Genomic analysis of lung cancer in women who have never smoked may reveal novel mutations and structural alterations. Such an analysis, said Sitapriya Moorthi, PhD, Human Biology, Fred Hutchinson Cancer Research Center, Seattle, WA, may suggest unique opportunities for future target identification and therapeutic intervention. Dr Moorthi discussed the results of a mutational analysis of the Women’s Health Initiative Cohort that were presented at the 2021 International Association for the Study of Lung Cancer meeting.
Of all cancer deaths, 25% are attributed to lung cancer, which is the leading cause of cancer-related mortality; the next most frequent malignancy is colorectal cancer, at 8%. Many (61%) lung cancers occur in former smokers, including current and never-smokers. Among patients with lung cancer who never smoked, 24% are women and 17% are men.
Lung Cancer in Never-Smokers
Dr Moorthi noted that if lung cancer in never-smokers was considered as a separate disease, it would be the seventh cause of cancer-related deaths.

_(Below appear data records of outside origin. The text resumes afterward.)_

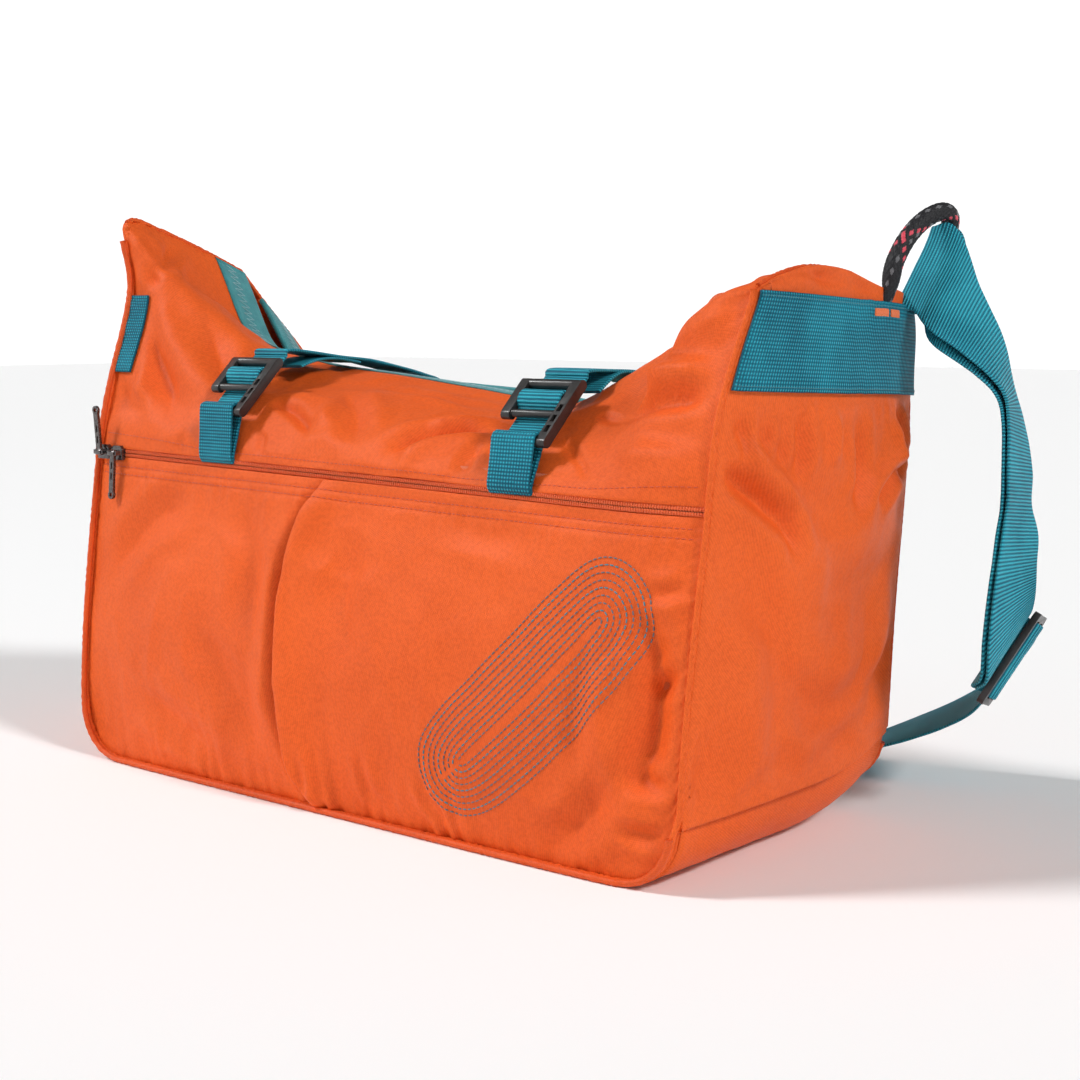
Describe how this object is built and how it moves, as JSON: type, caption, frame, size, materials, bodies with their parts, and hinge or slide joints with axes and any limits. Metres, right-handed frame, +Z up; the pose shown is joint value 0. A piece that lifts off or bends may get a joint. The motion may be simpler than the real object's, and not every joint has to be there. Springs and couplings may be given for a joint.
{
  "type": "rope storage bag",
  "caption": "Soft-sided rope bag with raised ends, zipped front pocket, hook-buckle straps over the mouth, rope handles and an adjustable shoulder strap.",
  "frame": {"origin": "middle of the flat underside, on the surface the bag stands on", "axes": "+Z up; +X along the bag towards the end with the adjuster; the zipped front pocket faces -Y"},
  "size_m": [0.5887, 0.3286, 0.3519],
  "materials": {
    "shell_nylon": "coated nylon, satin",
    "piping_nylon": "coated nylon, satin",
    "zip_tape": "woven tape and plastic coil",
    "pull_metal": "gunmetal plating",
    "binding_tape": "woven tape",
    "cord_rope": "braided rope sheath",
    "buckle_plastic": "moulded acetal, fine texture",
    "stitch_thread": "bonded thread",
    "strap_webbing": "ribbed polyester webbing"
  },
  "bodies": {
    "bag": {"front_panel": "shell_nylon", "front_pocket_left": "shell_nylon", "front_pocket_right": "shell_nylon", "pocket_back_wall": "piping_nylon", "back_panel": "shell_nylon", "base_panel": "shell_nylon", "left_gusset": "shell_nylon", "right_gusset": "shell_nylon", "mouth_binding_front": "binding_tape", "mouth_binding_back": "binding_tape", "base_piping": "piping_nylon", "zip_tapes": "zip_tape", "zip_coil": "zip_tape", "band_left": "strap_webbing", "band_right": "strap_webbing", "bartacks": "stitch_thread", "rope_handle_left": "cord_rope", "rope_handle_right": "cord_rope", "shoulder_strap": "strap_webbing", "compression_strap_left": "strap_webbing", "compression_strap_right": "strap_webbing", "buckle_loop_left": "strap_webbing", "buckle_loop_right": "strap_webbing", "tie_in_loop_left": "strap_webbing", "tie_in_loop_right": "strap_webbing"},
    "slider_right": {"zip_slider_right": "pull_metal"},
    "pull_right": {"zip_pull_right": "pull_metal"},
    "slider_left": {"zip_slider_left": "pull_metal"},
    "pull_left": {"zip_pull_left": "pull_metal"},
    "buckle_left": {"hook_buckle_left": "buckle_plastic", "strap_end_left": "strap_webbing"},
    "buckle_right": {"hook_buckle_right": "buckle_plastic", "strap_end_right": "strap_webbing"},
    "adjuster": {"strap_adjuster": "buckle_plastic", "adjuster_webbing_turn": "strap_webbing"}
  },
  "joints": [
    {"name": "zip_open", "type": "slide", "parent": "bag", "child": "slider_right", "axis": [0.9998, 0, -0.02], "range_m": [0, 0.41]},
    {"name": "pull_right_swing", "type": "hinge", "parent": "slider_right", "child": "pull_right", "pos_m": [-0.216, -0.0922, 0.19932], "axis": [-1, 0, 0], "range_deg": [0, 160]},
    {"name": "zip_open_left", "type": "slide", "parent": "bag", "child": "slider_left", "axis": [-0.9998, 0, 0.02], "range_m": [0, 0.002]},
    {"name": "pull_left_swing", "type": "hinge", "parent": "slider_left", "child": "pull_left", "pos_m": [-0.23, -0.0922, 0.1996], "axis": [1, 0, 0], "range_deg": [0, 160]},
    {"name": "unhook_left", "type": "slide", "parent": "bag", "child": "buckle_left", "axis": [1, 0, 0], "range_m": [0, 0.034]},
    {"name": "unhook_right", "type": "slide", "parent": "bag", "child": "buckle_right", "axis": [1, 0, 0], "range_m": [0, 0.034]},
    {"name": "strap_length", "type": "slide", "parent": "bag", "child": "adjuster", "axis": [-0.3079, 0.9247, -0.2239], "range_m": [0, 0.02]}
  ]
}
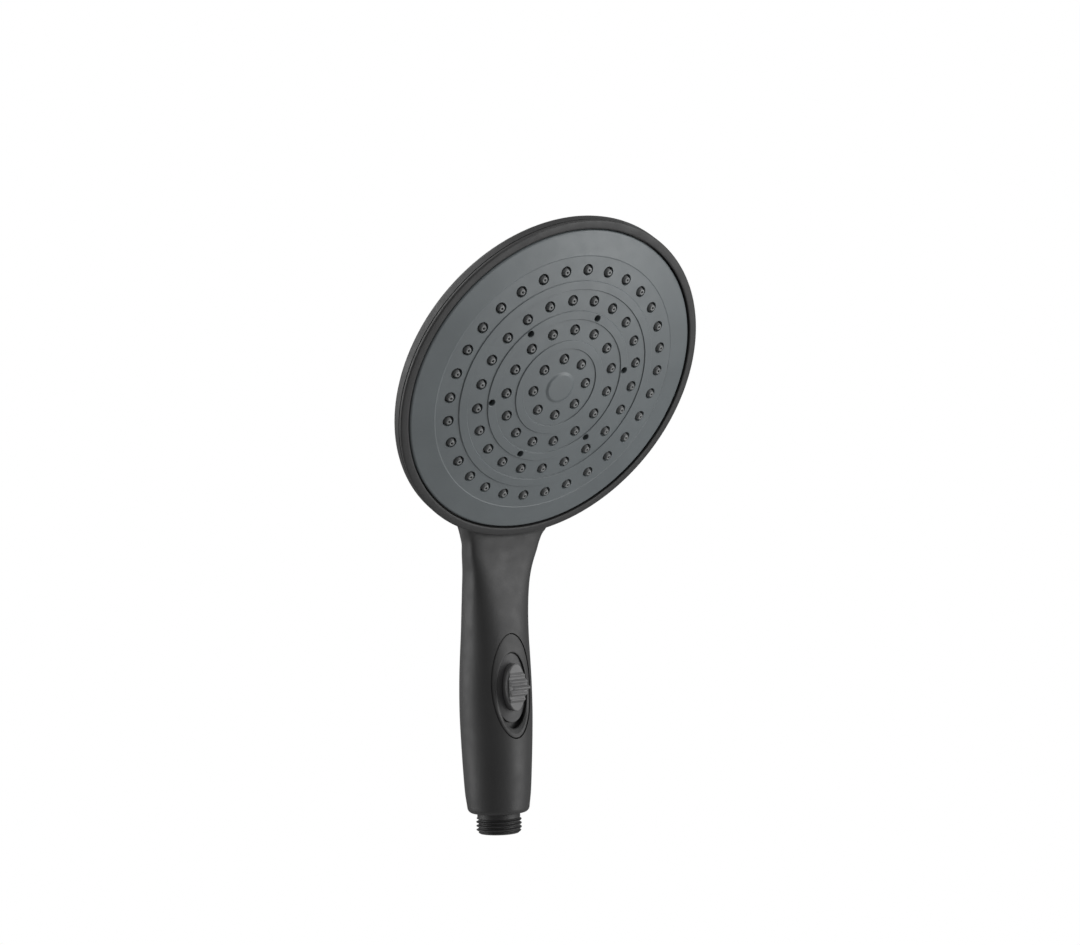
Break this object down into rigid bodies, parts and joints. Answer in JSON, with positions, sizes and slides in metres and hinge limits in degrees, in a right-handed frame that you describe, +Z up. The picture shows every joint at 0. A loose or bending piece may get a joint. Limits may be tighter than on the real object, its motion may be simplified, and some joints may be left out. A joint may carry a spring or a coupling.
{
  "type": "handheld shower head",
  "caption": "Handheld shower head with a round tilted spray face, a gently curved black handle, a thumb slide switch and a threaded hose inlet.",
  "frame": {"origin": "centre of the open end of the hose thread", "axes": "+Z up the handle's axis, -Y towards the spray face, +X to the right seen from the front"},
  "size_m": [0.1572, 0.1022, 0.2818],
  "materials": {
    "black_body": "satin black",
    "face_grey": "satin dark grey",
    "switch_grey": "satin dark grey",
    "nozzle_silicone": "matt",
    "inner_plastic": "moulded",
    "seal_rubber": "matt",
    "steel": "plain"
  },
  "bodies": {
    "handle": {"handle_body": "black_body", "rim_ring": "black_body", "switch_bezel": "black_body", "inlet_fitting": "black_body", "faceplate": "face_grey", "nozzle_mat": "nozzle_silicone", "manifold_front": "inner_plastic", "manifold_back": "inner_plastic", "water_tube": "inner_plastic", "valve_housing": "inner_plastic", "inlet_filter": "inner_plastic", "flow_regulator": "inner_plastic", "head_seal": "seal_rubber", "tube_oring_lower": "seal_rubber", "tube_oring_upper": "seal_rubber", "inlet_oring": "seal_rubber", "regulator_oring": "seal_rubber", "housing_oring": "seal_rubber", "centre_screw": "steel", "detent_ball": "steel", "detent_spring": "steel"},
    "slider": {"valve_spool": "switch_grey", "spool_oring_lower": "seal_rubber", "spool_oring_upper": "seal_rubber", "slider_carrier": "switch_grey", "thumb_knob": "switch_grey"}
  },
  "joints": [
    {"name": "spray_slider", "type": "slide", "parent": "handle", "child": "slider", "axis": [0, 0, 1], "range_m": [-0.004, 0.004]}
  ]
}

“While it appears that the number of these patients is on the rise, very little is known about the biology and risk factors associated with lung cancer in never-smokers,” Dr Moorthi said.
Studies have revealed potential behavioral and environmental factors, such as secondhand smoke, radon exposure, cooking oil vapor, indoor coal burning, and asbestos exposure. The studies have shown higher proportions of lung cancers in never-smokers in Asian populations, with women disproportionately affected, by 3- to 4-fold versus men. Adenocarcinoma is the major histopathologic subtype.
Beyond this, very little is known about the specific biology of lung cancers, because most tumor whole-genome sequencing efforts in lung cancer have been focused on patient cohorts with a history of smoking.
That deficit spurred Dr Moorthi’s analysis of data from the Women’s Health Initiative on 76 postmenopausal women with lung cancer.
“We wanted to really identify what is causing and driving lung cancer in these individuals,” said Dr Moorthi.
Among this cohort, 57 women were never-smokers or light smokers, and 19 women were heavy smokers. Dr Moorthi conducted whole-exome sequencing and mutational analysis to gain insights into the molecular mechanisms involved in the biology of lung cancer, and to review the known and novel mutations that can potentially lead to the identification of risk factors for lung cancer, improved screening guidelines, risk mitigation, and personalized treatments for patients.
The first finding, which confirmed the results of earlier studies, was that individuals with lung cancer and no smoking history have a much lower mutational burden than individuals with a history of smoking. In addition, the majority (approximately 60%) of mutations in never-smokers were EGFR mutations.
KRAS mutations were also seen, but they were mainly in smokers, said Dr Moorthi. In general, the cohort analyzed had mutations that have been previously reported. The study also showed the presence of TP53 mutation and identified gene mutations not known previously.
However, the search for novel gene mutations in a large percentage of patients in this population has not yet identified any mutations that would explain oncogenesis in the remaining 40% of never-smokers, she explained.
The analysis showed that never-smokers with lung cancer have copy number alterations (ie, somatic changes) that harbor oncogenes and tumor-suppressor genes, and novel structural variants that involve genes that are known to be altered in other cancers.
“So, the jury is still out as to what is driving mutagenesis in this cohort,” Dr Moorthi observed. “The existence of novel mutations and structural alterations may offer a unique opportunity for future target identification and therapeutic intervention.”